--- Start Data supplied ---

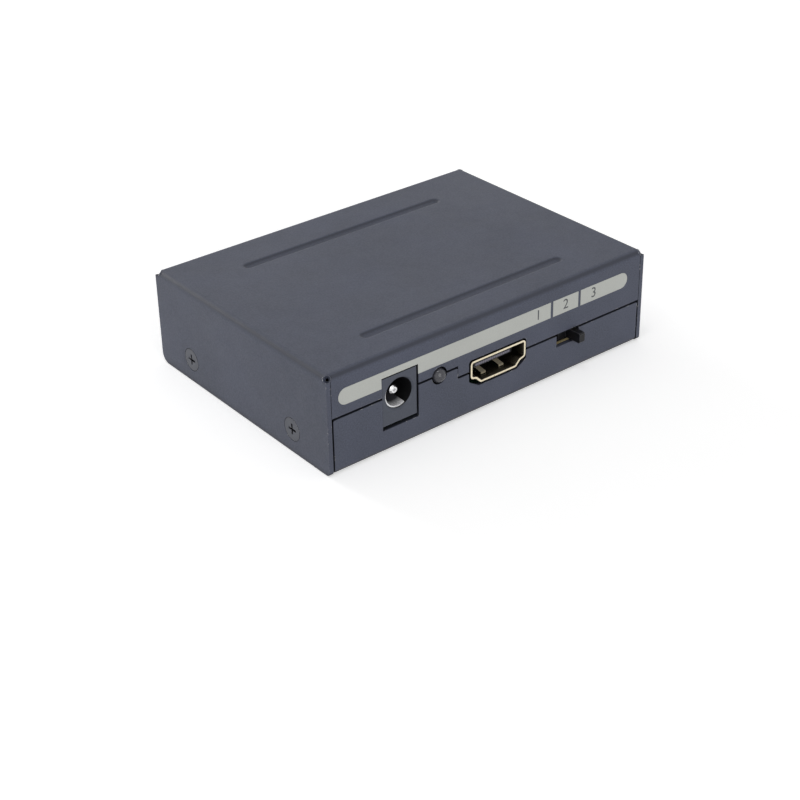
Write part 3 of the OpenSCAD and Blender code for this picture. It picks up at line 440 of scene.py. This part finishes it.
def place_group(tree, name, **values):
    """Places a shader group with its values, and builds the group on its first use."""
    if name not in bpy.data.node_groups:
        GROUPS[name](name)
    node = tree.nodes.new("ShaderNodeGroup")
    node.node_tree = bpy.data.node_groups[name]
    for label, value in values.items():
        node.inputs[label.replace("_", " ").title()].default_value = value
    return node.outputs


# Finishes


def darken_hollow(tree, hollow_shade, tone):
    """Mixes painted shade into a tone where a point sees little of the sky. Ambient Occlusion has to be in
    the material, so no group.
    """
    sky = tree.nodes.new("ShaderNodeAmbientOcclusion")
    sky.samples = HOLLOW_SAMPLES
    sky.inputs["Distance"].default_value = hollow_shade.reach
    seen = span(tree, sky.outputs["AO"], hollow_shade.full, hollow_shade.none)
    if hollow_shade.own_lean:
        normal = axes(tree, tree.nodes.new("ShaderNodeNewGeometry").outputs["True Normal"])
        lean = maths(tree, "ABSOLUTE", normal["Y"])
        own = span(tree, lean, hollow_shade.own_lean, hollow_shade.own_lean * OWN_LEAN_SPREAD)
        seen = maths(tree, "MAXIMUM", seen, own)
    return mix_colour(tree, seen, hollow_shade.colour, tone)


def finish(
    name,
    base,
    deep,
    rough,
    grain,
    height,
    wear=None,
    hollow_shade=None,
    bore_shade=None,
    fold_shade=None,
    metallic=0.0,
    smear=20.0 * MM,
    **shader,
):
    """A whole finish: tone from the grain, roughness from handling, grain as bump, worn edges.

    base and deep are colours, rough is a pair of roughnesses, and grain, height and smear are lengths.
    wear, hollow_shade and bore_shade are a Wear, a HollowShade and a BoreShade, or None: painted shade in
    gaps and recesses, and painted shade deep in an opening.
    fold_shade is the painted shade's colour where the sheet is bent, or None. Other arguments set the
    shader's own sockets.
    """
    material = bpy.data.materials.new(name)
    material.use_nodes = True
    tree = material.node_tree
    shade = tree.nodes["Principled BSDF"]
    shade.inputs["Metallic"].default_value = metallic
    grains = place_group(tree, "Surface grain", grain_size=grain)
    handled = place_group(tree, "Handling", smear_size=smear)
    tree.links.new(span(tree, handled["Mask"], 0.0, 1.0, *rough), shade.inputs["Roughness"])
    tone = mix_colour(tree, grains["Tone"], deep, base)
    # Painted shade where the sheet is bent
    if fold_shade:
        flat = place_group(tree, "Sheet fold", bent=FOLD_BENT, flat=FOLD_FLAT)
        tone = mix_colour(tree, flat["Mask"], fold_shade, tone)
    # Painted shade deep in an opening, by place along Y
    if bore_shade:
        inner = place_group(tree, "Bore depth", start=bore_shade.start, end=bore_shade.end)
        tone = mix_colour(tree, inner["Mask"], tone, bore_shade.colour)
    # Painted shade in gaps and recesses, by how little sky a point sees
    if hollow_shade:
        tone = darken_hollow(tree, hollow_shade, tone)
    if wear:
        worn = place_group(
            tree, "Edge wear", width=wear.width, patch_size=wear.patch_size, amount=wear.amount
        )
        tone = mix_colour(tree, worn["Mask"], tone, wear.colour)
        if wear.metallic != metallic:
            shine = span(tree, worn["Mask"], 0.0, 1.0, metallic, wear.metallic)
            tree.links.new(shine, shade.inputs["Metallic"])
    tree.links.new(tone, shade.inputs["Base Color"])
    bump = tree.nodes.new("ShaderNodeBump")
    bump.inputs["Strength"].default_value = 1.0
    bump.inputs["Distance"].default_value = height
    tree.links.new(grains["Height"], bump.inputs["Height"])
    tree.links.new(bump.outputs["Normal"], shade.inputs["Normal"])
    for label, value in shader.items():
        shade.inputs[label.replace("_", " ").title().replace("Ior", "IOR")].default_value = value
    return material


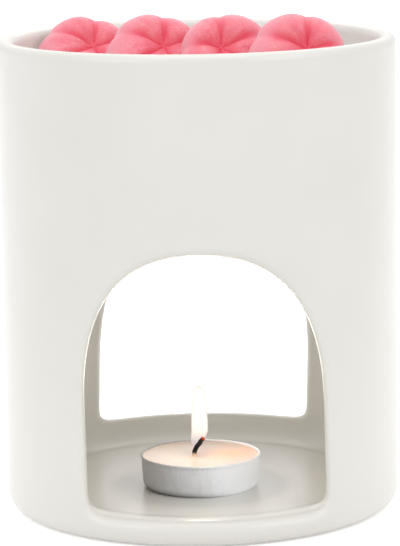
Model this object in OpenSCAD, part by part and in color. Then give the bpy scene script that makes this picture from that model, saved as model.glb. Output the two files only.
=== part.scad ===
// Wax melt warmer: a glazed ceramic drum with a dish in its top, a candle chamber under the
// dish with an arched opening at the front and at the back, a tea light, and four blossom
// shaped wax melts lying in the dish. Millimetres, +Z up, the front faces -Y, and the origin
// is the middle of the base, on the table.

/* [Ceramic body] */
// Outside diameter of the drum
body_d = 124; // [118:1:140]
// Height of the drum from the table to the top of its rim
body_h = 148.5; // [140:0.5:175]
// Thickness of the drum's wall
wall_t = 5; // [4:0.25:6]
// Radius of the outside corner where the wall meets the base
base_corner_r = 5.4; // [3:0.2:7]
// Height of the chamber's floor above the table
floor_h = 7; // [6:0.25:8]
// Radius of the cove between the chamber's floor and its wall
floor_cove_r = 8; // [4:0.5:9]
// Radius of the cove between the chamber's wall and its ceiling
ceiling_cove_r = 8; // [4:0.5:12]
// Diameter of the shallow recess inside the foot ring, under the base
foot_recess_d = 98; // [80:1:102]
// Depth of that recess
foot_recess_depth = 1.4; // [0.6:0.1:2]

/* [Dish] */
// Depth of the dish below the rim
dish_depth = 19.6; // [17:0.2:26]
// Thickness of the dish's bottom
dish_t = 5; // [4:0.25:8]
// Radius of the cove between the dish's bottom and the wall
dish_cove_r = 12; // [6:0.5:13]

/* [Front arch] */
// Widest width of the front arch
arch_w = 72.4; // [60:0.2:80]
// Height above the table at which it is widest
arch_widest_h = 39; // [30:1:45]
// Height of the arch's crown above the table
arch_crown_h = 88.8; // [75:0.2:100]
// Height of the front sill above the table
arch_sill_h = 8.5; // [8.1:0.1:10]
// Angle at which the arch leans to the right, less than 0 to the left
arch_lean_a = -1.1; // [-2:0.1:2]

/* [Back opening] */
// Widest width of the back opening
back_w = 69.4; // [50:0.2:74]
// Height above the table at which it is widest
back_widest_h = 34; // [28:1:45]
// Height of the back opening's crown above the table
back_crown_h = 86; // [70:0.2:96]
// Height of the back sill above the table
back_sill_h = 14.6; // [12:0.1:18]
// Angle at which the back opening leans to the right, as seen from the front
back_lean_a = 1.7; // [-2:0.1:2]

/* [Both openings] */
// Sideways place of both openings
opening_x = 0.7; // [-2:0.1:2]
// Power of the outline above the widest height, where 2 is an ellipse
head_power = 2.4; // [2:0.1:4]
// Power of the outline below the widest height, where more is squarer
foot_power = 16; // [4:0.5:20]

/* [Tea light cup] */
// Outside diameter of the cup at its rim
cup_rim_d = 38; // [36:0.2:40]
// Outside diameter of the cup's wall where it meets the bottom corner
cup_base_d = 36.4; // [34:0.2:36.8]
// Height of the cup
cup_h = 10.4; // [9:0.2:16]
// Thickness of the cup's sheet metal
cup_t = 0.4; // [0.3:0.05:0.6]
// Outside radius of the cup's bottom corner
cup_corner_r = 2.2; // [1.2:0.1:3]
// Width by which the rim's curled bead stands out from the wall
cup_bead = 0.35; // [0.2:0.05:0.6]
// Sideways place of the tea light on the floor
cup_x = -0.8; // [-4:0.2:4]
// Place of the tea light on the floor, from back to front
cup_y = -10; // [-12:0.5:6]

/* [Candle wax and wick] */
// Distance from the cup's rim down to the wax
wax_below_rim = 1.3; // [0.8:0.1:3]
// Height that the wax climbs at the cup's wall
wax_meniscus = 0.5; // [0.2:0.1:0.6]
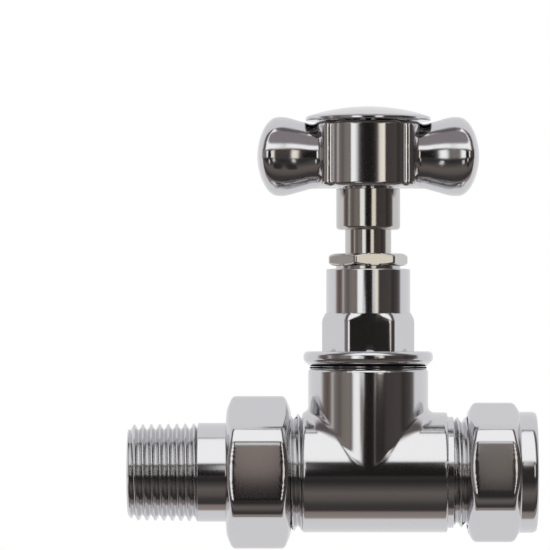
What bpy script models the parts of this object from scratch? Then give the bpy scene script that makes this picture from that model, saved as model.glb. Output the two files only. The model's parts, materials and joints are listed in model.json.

--- End Data supplied ---

#### Task instructions
Go through the listing above and pull out each line containing the word "makes".

#### Complete output
Model this object in OpenSCAD, part by part and in color. Then give the bpy scene script that makes this picture from that model, saved as model.glb. Output the two files only.
What bpy script models the parts of this object from scratch? Then give the bpy scene script that makes this picture from that model, saved as model.glb. Output the two files only. The model's parts, materials and joints are listed in model.json.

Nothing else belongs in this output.